---------- DATASET EXTRACT

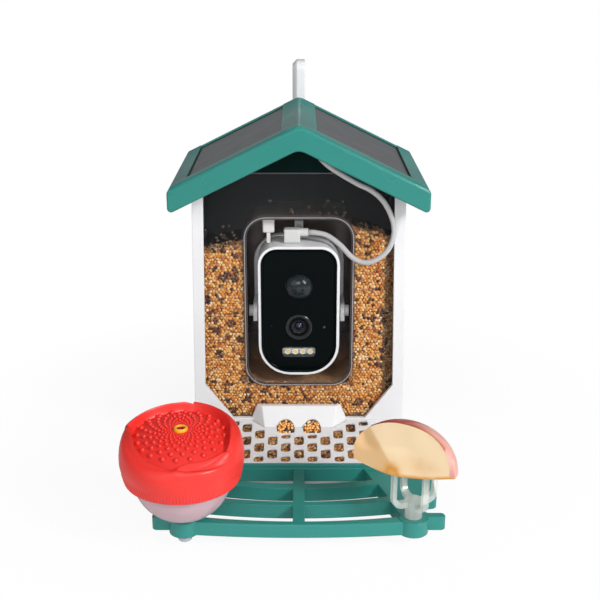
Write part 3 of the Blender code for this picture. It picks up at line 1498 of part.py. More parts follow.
# The cable's own route, by hand, from the grommet to the plug: (x, y, height above the eaves)
CABLE_ROUTE = [
    (0.0142, -0.0745, 0.0262),
    (0.0195, -0.0758, 0.0205),
    (0.0268, -0.0750, 0.0145),
    (0.0438, -0.0735, 0.0040),
    (0.0555, -0.0725, -0.0020),
    (0.0655, -0.0710, -0.0112),
    (0.0722, -0.0700, -0.0240),
    (0.0745, -0.0695, -0.0365),
    (0.0705, -0.0690, -0.0500),
    (0.0612, -0.0675, -0.0592),
    (0.0517, -0.0650, -0.0622),
    (0.0423, -0.0615, -0.0588),
    (0.0325, -0.0555, -0.0500),
    (0.0225, -0.0495, -0.0442),
]


def cable_route():
    """The route with its two straight ends, square to the grommet and to the plug's neck."""
    start = Vector((GROMMET_SIDE, GROMMET_FACE_Y - GAP, GROMMET_Z))
    end = Vector((NECK_END_X + GAP, PLUG_Y, NECK_Z))
    straight = 2 * CABLE_RADIUS
    middle = [start - Vector((0.0, straight, 0.0))]
    middle += [Vector((x, y, EAVE_HEIGHT + rise)) for x, y, rise in CABLE_ROUTE]
    middle += [end + Vector((straight, 0.0, 0.0))]
    return start, middle, end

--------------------

### REQUIREMENT
Each line of the material should be duplicated exactly, please.

### EXPECTED OUTPUT
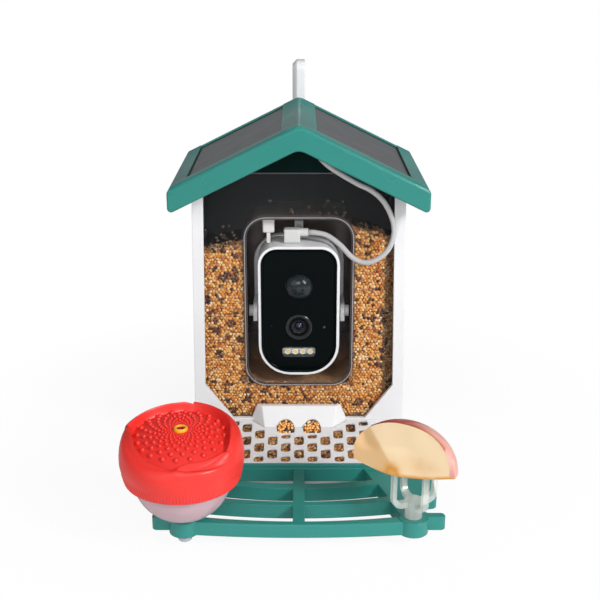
Write part 3 of the Blender code for this picture. It picks up at line 1498 of part.py. More parts follow.
# The cable's own route, by hand, from the grommet to the plug: (x, y, height above the eaves)
CABLE_ROUTE = [
    (0.0142, -0.0745, 0.0262),
    (0.0195, -0.0758, 0.0205),
    (0.0268, -0.0750, 0.0145),
    (0.0438, -0.0735, 0.0040),
    (0.0555, -0.0725, -0.0020),
    (0.0655, -0.0710, -0.0112),
    (0.0722, -0.0700, -0.0240),
    (0.0745, -0.0695, -0.0365),
    (0.0705, -0.0690, -0.0500),
    (0.0612, -0.0675, -0.0592),
    (0.0517, -0.0650, -0.0622),
    (0.0423, -0.0615, -0.0588),
    (0.0325, -0.0555, -0.0500),
    (0.0225, -0.0495, -0.0442),
]


def cable_route():
    """The route with its two straight ends, square to the grommet and to the plug's neck."""
    start = Vector((GROMMET_SIDE, GROMMET_FACE_Y - GAP, GROMMET_Z))
    end = Vector((NECK_END_X + GAP, PLUG_Y, NECK_Z))
    straight = 2 * CABLE_RADIUS
    middle = [start - Vector((0.0, straight, 0.0))]
    middle += [Vector((x, y, EAVE_HEIGHT + rise)) for x, y, rise in CABLE_ROUTE]
    middle += [end + Vector((straight, 0.0, 0.0))]
    return start, middle, end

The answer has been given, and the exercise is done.